Sure, on occasion, they publish kick-ass games, though their first- and second-party efforts are on the whole much less impressive than the competition's respective line-up. Microsoft has the FPS market cornered with Halo and Gears of War, but sadly, that's the extent of their dominance. And credit where it's due: from time to time they'll plow good money after bad into worthwhile projects that wouldn't otherwise see the light of day - see The Lost and the Damned and The Ballad of Gay Tony, erstwhile episodes from Liberty City that broadened the scope and honed the tone of Grand Theft Auto IV. And then there's Xbox Live Arcade. It mightn't be so relentlessly indie as PSN, yet XBLA has had its share of games-as-art essays - most notably Jonathan Blow's Braid; as well as a host of fantastic arcade experiences - Geometry Wars: Retro Evolved 2, Pacman Championship Edition, Trials HD, 'Splosion Man - and a litany of board game adaptations including Catan, Carcassonne and recent champion Risk: Factions, all of which I've spent longer playing than I'd care to admit.
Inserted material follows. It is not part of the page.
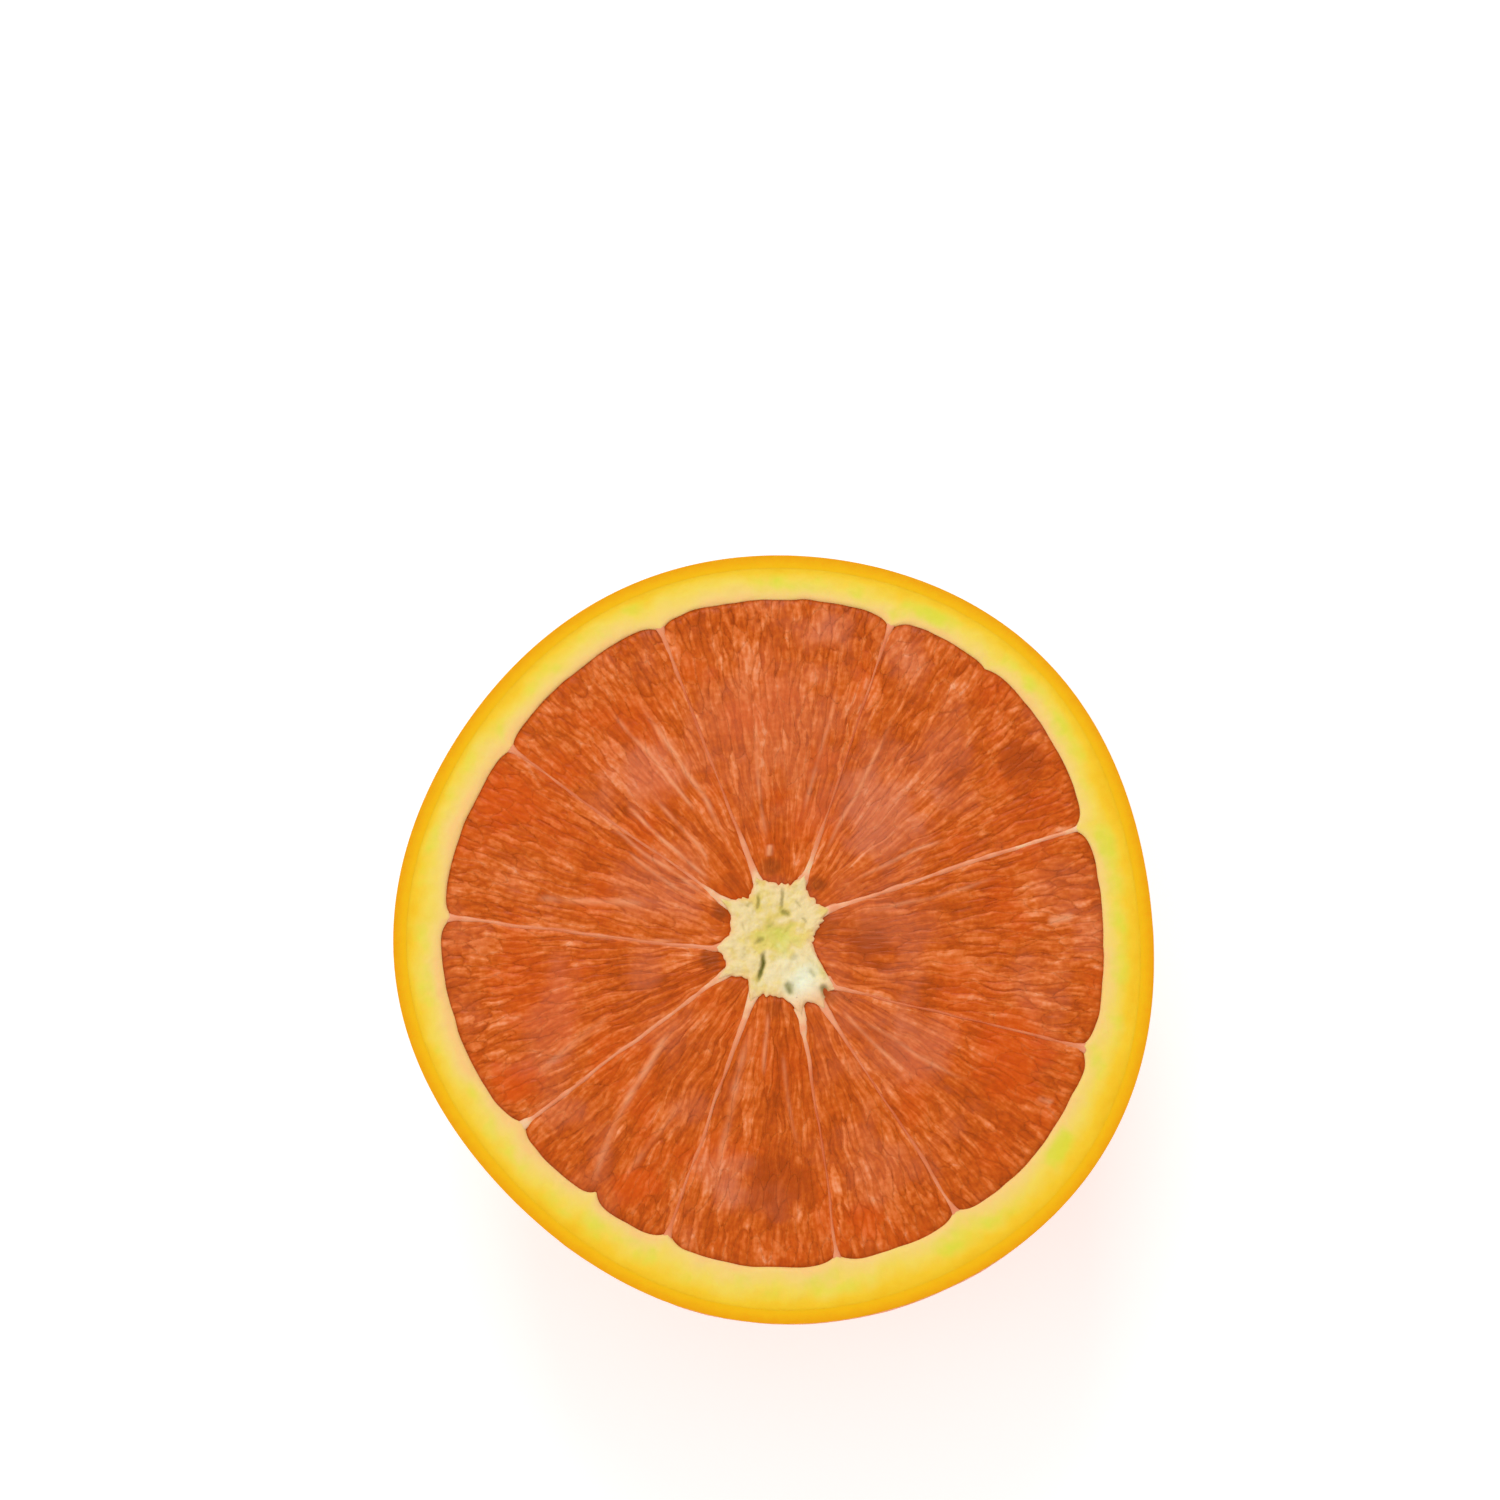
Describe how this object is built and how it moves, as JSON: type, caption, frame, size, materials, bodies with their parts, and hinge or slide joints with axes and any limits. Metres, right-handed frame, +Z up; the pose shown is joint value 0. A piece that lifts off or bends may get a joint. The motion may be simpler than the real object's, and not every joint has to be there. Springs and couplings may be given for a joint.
{
  "type": "orange half",
  "caption": "Halved round orange with a pebbled peel, a thick pale rind and juicy red-orange segments round a pale core; it lies on its dome with the cut face up.",
  "frame": {"origin": "centre of the small flat spot on which the dome rests", "axes": "+Z up, from the resting spot to the cut face and square to it; +X and +Y along the cut face"},
  "size_m": [0.0776, 0.079, 0.0377],
  "materials": {
    "flesh": "wet, translucent juice sacs",
    "pith": "matt, spongy, damp where it is cut",
    "peel": "waxy, pebbled with oil glands"
  },
  "bodies": {
    "root": {"orange_half": "flesh"}
  },
  "joints": []
}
For all that, though, Microsoft and the little guys just don't get on. It's been reported that they take such a sizeable cut on XBLA profits that they'd give Apple a run for their money. Smaller developers have repeatedly complained that Microsoft's certification process is simply too expensive for them to muddle through. There's the Indie Games space, granted, but as with fellow failed ventures Game Room and Games for Windows Live, it has so little momentum on its side it might as well be a tick on a spreadsheet of Groups We Should Be Seen To Care About in some fluorescent-lit corner of Microsoft's Redmond HQ. In short, Microsoft seems to be of the opinion that money can buy them anything: consumers, approval, third parties, exclusives... us.


But for three years, now, the Big Bad of the console war (as opposed to the Wii's red herring and the PS3's stalwart soldier) has put aside its usual moneyhat shenanigans to give five of the most promising XBLA games in development the full weight of their maniac marketing muscle. The annual Summer of Arcade has come to be something to look forward to, something to hoard away your MS points in anticipation of. Enter this summer's first contestant: 1200 of the best spacebucks I've ever spent. Enter Limbo.

The winner of not one but two consecutive awards at the Independent Games Festival, not to mention the associated funding and visibility, you'd think Limbo's journey to the digital marketplace would have been a simple thing. But in the indie gamespace, is it ever? It's been in full-on development for more than two years, though its initial concept dates back to 2004, to debut studio Playdead's game director Arnt Jensen. Add to that: they put Limbo together without a publisher in place. When the time finally came to get the game out the door, it could have been all for nothing.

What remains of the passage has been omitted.